• _Dataset extract_
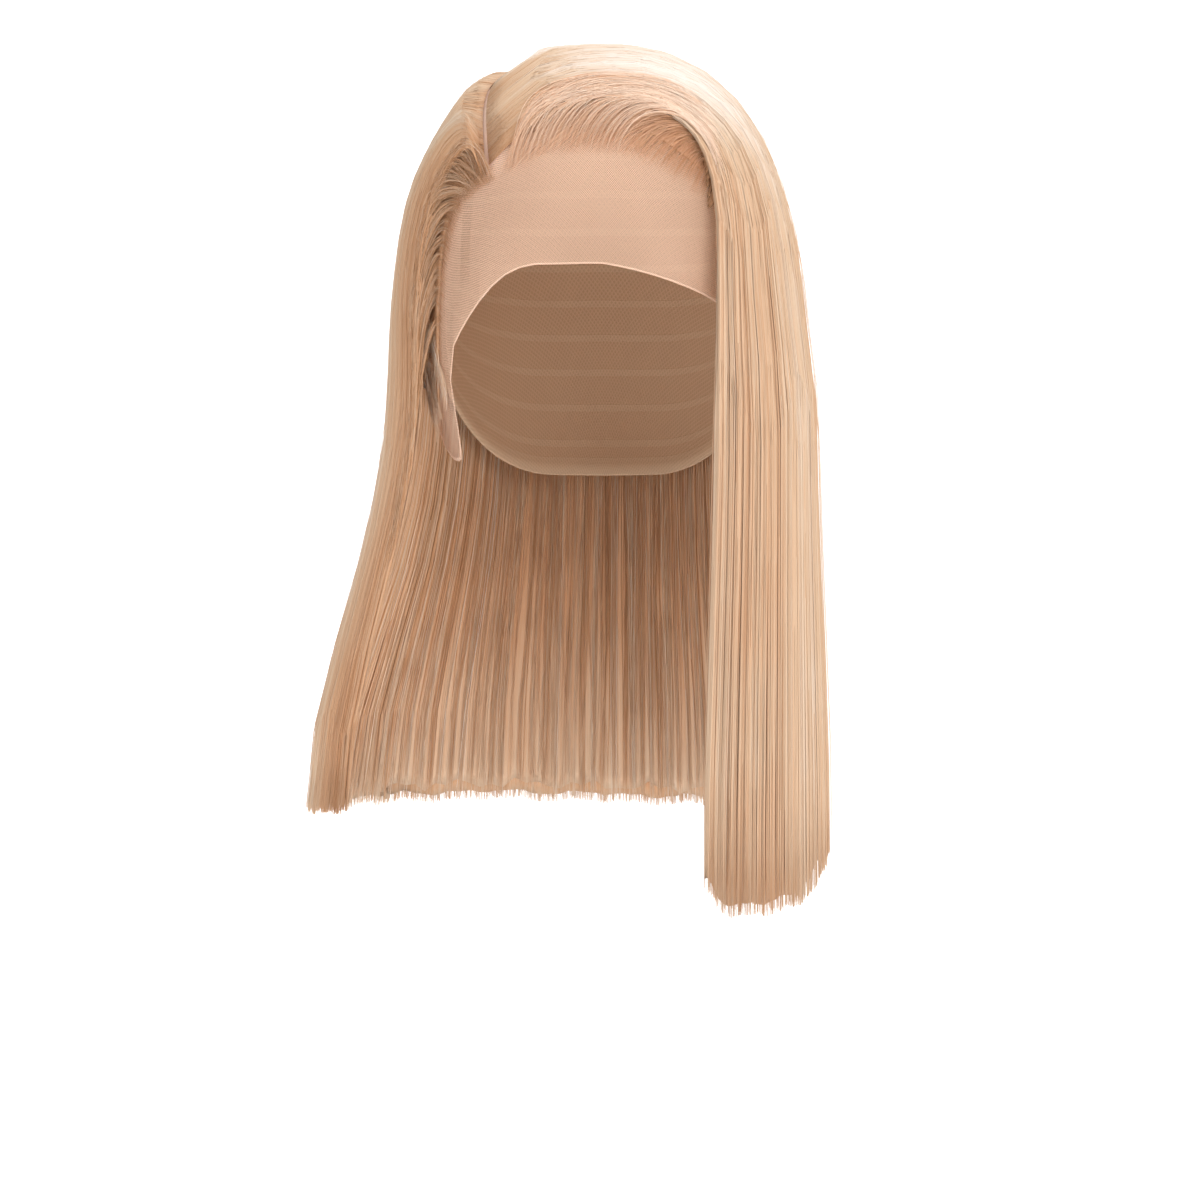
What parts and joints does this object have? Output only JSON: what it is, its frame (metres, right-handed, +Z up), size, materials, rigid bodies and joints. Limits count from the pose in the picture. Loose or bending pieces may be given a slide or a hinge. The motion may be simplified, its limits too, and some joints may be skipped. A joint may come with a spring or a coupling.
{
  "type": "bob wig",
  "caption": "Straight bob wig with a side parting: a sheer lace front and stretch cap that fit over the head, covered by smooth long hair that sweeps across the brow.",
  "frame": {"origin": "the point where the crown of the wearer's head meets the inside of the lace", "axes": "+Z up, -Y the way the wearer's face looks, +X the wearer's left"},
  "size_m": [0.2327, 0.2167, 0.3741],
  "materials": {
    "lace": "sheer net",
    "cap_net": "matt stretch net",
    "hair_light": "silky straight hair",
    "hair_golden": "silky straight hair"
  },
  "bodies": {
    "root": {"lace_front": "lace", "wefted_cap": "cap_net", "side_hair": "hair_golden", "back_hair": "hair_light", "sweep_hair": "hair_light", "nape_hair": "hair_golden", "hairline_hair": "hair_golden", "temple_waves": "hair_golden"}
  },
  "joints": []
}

...

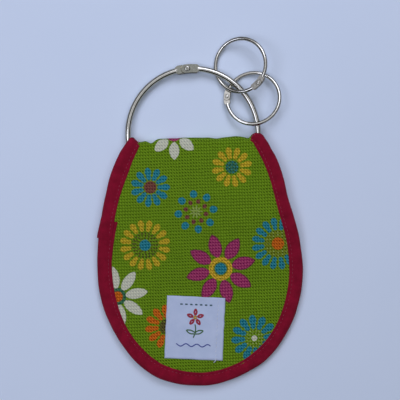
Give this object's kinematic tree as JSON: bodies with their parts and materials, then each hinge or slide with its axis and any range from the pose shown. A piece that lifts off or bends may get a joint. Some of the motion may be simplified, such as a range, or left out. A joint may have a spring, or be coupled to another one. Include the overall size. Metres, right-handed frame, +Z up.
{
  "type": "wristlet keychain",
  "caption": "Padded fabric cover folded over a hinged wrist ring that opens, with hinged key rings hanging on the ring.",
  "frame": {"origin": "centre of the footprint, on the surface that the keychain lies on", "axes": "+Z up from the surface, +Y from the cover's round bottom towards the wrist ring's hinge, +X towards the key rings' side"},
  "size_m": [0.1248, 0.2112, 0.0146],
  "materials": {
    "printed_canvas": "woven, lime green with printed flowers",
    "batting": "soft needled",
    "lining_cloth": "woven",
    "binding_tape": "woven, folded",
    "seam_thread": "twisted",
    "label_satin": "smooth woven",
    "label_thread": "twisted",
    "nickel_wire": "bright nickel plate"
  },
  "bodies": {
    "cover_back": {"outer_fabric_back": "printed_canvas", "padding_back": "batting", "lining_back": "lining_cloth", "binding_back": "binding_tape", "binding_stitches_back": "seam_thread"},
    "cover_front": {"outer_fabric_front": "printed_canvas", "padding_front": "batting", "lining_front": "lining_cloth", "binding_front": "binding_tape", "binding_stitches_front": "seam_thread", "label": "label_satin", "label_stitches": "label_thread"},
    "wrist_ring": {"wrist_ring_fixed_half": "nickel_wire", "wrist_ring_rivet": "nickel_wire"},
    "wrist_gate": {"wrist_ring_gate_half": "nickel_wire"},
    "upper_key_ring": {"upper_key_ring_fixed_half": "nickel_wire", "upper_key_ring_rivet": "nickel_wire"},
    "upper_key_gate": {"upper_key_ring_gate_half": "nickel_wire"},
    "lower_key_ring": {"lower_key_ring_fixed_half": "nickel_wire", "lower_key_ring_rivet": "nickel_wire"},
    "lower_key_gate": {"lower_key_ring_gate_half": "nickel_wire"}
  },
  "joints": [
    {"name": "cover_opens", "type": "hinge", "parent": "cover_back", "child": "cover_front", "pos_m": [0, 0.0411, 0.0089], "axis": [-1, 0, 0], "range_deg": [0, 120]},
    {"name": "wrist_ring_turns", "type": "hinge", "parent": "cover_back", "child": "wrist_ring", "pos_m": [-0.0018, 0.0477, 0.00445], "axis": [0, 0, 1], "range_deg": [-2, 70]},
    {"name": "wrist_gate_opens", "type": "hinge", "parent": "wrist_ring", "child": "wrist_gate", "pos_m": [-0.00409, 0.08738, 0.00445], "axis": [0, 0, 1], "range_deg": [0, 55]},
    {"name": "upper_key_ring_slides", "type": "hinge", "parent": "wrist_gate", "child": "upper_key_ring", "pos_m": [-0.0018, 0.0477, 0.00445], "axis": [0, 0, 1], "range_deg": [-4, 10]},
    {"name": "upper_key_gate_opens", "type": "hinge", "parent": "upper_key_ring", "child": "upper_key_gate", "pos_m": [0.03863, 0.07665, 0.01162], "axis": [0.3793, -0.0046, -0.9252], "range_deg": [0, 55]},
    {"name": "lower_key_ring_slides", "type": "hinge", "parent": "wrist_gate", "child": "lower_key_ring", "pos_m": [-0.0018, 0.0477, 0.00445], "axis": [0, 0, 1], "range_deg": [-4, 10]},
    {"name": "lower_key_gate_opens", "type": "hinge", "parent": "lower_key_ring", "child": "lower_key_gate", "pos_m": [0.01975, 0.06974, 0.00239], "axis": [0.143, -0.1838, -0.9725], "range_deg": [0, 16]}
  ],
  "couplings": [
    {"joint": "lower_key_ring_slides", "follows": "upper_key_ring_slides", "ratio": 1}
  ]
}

* * *

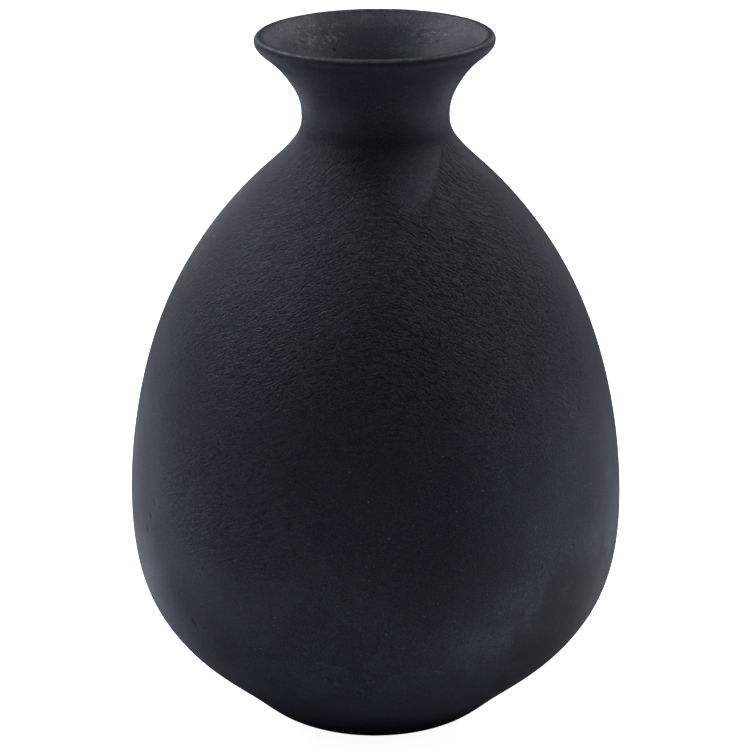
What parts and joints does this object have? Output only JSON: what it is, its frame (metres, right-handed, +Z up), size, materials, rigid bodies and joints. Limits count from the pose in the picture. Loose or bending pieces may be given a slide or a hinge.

• _Aim_
Count up the lines in the listing that hold the word "from", and give that number only.

• _Result for this exercise_
4